■ **Problem to work on**:
In the listing below, locate the line that contains "Continue the Blender" and the line that contains "design.strand(points, *GLINT)". Restate word for word those two lines and every line between them, and nothing else.

[Modeling code records]
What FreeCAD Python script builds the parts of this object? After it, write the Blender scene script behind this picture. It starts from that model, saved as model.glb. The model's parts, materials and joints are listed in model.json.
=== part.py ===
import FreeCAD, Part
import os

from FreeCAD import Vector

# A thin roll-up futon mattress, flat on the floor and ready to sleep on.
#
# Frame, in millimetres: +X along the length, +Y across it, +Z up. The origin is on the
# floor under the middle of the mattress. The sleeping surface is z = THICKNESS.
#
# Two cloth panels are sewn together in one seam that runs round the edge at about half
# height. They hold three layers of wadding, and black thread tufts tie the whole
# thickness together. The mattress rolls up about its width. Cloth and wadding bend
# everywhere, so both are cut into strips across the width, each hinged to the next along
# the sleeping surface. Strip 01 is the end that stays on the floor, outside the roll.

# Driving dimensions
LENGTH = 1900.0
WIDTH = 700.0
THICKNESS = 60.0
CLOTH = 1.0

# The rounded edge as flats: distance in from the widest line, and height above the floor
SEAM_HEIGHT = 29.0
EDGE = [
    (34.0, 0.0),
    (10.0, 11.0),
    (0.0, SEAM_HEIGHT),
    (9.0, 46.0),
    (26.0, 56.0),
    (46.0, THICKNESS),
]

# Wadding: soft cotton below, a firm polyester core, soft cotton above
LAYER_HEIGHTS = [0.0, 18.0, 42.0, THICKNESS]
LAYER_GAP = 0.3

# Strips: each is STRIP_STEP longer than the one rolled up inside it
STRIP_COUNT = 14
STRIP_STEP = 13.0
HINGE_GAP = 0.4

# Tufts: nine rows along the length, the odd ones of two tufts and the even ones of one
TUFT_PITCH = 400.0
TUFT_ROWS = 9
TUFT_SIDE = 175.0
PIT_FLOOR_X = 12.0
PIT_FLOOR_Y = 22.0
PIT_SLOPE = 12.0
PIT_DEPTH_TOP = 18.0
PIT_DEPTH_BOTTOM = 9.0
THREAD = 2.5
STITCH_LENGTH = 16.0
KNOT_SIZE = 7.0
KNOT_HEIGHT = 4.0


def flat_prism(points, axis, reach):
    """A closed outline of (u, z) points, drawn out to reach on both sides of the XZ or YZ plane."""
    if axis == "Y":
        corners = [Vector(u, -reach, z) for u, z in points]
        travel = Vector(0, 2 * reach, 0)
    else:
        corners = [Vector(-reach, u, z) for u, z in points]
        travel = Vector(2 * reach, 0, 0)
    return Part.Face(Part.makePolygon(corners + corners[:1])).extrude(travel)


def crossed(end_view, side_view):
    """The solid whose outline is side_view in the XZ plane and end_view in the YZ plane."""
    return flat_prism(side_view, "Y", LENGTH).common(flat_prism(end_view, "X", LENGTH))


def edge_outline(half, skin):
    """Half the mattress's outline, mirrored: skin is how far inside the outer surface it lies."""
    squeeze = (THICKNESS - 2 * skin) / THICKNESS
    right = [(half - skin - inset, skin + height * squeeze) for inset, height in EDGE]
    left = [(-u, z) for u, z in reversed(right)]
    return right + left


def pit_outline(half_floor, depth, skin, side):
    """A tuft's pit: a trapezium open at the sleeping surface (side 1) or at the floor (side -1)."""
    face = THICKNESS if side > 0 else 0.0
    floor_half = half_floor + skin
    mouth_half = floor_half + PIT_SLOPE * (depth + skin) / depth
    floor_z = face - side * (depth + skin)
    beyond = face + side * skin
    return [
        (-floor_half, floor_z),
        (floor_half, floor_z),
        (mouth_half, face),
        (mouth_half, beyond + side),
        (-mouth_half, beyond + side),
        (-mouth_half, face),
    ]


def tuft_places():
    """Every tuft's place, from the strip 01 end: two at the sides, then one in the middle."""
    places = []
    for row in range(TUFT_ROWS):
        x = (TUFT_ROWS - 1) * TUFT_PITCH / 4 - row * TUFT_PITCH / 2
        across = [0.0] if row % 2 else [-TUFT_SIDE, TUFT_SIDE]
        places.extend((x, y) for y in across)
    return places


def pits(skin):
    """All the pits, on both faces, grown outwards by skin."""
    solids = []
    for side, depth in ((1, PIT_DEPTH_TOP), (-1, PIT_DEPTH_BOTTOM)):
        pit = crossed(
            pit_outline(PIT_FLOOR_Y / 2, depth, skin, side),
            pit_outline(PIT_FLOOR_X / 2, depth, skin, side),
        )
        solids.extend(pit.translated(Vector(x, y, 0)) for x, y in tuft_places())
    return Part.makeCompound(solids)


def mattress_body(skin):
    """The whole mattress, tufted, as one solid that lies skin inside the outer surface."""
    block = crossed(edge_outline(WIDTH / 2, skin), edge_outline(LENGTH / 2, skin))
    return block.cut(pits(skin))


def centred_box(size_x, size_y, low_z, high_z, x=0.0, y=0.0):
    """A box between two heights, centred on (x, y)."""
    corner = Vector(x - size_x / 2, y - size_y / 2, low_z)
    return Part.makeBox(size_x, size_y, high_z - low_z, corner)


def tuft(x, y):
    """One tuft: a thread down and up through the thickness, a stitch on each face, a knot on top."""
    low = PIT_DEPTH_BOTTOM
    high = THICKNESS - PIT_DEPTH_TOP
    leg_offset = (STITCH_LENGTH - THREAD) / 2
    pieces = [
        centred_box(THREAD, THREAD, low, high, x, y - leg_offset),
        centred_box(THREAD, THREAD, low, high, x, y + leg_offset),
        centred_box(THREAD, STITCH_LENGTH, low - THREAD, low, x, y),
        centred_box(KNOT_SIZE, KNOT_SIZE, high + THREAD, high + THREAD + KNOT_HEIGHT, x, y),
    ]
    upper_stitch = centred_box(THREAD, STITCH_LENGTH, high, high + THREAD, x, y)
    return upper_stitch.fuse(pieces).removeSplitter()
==
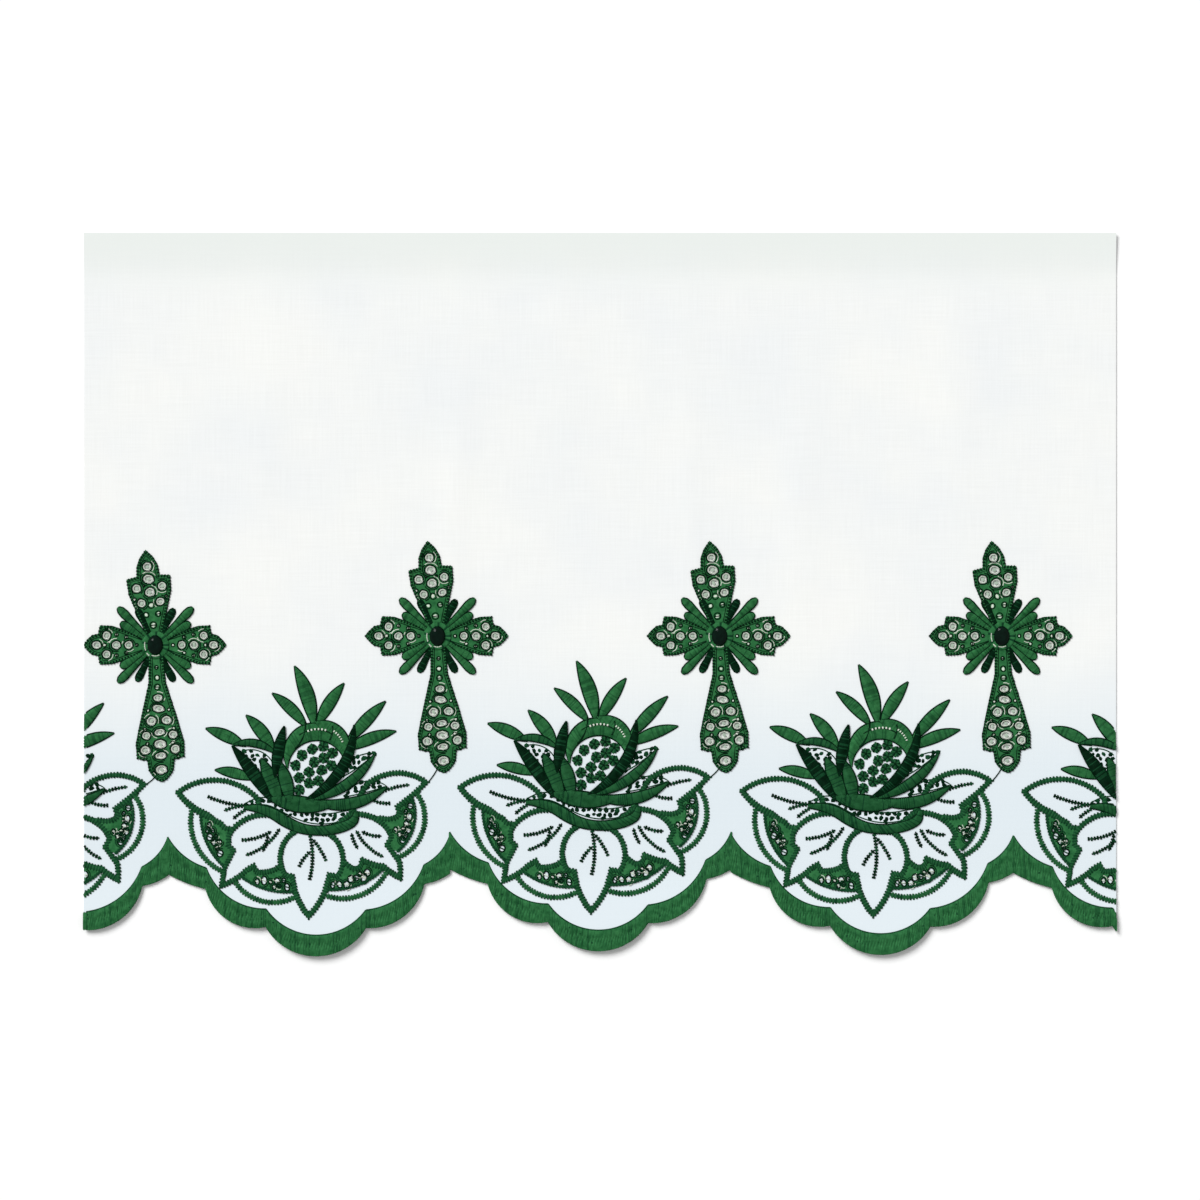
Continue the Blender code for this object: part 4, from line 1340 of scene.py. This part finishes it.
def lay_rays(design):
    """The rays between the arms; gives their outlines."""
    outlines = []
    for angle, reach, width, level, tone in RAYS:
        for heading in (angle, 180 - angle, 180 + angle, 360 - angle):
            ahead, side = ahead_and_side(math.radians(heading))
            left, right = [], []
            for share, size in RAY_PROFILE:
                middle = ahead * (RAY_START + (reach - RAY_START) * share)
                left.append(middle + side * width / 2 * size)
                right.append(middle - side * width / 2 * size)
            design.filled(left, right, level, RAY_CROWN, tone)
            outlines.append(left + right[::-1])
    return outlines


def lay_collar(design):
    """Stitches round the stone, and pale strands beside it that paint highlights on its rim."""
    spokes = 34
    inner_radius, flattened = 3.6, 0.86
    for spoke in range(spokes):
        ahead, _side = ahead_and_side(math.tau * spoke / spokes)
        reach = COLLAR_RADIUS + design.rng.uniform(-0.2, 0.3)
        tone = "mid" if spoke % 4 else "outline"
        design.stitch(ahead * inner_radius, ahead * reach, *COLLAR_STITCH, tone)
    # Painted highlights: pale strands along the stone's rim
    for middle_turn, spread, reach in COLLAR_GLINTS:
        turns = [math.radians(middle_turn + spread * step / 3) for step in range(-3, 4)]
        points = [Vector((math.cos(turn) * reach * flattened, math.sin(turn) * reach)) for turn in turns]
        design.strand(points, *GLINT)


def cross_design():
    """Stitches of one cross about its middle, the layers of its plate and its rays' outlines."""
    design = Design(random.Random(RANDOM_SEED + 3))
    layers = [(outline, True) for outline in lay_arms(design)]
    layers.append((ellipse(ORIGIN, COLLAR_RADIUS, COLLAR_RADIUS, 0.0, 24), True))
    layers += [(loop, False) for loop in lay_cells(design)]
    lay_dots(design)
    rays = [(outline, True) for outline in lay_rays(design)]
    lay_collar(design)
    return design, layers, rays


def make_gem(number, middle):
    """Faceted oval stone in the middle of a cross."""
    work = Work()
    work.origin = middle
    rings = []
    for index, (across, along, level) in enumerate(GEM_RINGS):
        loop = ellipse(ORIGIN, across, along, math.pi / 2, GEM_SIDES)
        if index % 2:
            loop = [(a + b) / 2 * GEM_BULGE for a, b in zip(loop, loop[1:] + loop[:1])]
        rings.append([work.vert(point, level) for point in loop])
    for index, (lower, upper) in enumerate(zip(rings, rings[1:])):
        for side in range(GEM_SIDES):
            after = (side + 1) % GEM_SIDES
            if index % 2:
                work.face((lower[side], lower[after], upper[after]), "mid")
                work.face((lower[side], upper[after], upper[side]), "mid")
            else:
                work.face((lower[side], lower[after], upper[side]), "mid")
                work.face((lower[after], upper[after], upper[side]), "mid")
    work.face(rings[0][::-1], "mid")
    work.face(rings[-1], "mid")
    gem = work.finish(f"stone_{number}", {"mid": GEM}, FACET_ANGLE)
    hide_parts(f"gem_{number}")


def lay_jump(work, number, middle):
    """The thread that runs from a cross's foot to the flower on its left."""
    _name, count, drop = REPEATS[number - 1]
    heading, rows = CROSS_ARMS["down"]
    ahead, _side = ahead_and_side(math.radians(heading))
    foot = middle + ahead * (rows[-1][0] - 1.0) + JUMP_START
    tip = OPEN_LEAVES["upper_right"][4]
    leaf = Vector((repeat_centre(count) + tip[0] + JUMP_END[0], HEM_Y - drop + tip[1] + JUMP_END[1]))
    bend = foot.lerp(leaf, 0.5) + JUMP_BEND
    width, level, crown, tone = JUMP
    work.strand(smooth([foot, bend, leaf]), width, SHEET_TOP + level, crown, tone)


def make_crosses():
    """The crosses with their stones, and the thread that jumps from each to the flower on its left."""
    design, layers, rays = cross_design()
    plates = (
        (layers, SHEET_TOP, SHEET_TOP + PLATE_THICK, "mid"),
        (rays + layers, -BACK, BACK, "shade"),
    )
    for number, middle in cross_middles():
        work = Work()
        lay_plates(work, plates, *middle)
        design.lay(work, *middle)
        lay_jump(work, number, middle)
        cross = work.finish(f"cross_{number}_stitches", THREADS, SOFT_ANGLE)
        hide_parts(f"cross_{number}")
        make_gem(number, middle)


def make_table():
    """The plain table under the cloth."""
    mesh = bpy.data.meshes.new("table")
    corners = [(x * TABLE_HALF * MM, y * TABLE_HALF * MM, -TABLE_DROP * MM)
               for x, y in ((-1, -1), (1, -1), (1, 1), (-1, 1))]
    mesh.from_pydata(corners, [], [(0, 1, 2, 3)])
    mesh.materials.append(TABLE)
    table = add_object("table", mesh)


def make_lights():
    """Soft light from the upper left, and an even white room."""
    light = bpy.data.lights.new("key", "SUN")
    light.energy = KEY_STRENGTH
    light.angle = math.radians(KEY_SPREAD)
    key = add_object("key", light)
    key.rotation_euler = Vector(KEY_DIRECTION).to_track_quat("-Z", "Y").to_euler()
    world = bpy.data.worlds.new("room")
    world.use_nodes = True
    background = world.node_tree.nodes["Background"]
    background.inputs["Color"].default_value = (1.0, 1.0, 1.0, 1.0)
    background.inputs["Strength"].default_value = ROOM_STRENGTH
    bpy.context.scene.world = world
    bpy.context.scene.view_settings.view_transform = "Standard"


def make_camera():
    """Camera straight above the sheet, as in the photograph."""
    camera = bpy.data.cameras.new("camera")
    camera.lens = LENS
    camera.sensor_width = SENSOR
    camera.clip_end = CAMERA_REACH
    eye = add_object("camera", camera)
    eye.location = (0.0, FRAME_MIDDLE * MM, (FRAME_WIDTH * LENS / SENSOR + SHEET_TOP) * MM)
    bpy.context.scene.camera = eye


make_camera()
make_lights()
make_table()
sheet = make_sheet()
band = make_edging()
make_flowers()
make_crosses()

■ **Exercise result**:
Continue the Blender code for this object: part 4, from line 1340 of scene.py. This part finishes it.
def lay_rays(design):
    """The rays between the arms; gives their outlines."""
    outlines = []
    for angle, reach, width, level, tone in RAYS:
        for heading in (angle, 180 - angle, 180 + angle, 360 - angle):
            ahead, side = ahead_and_side(math.radians(heading))
            left, right = [], []
            for share, size in RAY_PROFILE:
                middle = ahead * (RAY_START + (reach - RAY_START) * share)
                left.append(middle + side * width / 2 * size)
                right.append(middle - side * width / 2 * size)
            design.filled(left, right, level, RAY_CROWN, tone)
            outlines.append(left + right[::-1])
    return outlines


def lay_collar(design):
    """Stitches round the stone, and pale strands beside it that paint highlights on its rim."""
    spokes = 34
    inner_radius, flattened = 3.6, 0.86
    for spoke in range(spokes):
        ahead, _side = ahead_and_side(math.tau * spoke / spokes)
        reach = COLLAR_RADIUS + design.rng.uniform(-0.2, 0.3)
        tone = "mid" if spoke % 4 else "outline"
        design.stitch(ahead * inner_radius, ahead * reach, *COLLAR_STITCH, tone)
    # Painted highlights: pale strands along the stone's rim
    for middle_turn, spread, reach in COLLAR_GLINTS:
        turns = [math.radians(middle_turn + spread * step / 3) for step in range(-3, 4)]
        points = [Vector((math.cos(turn) * reach * flattened, math.sin(turn) * reach)) for turn in turns]
        design.strand(points, *GLINT)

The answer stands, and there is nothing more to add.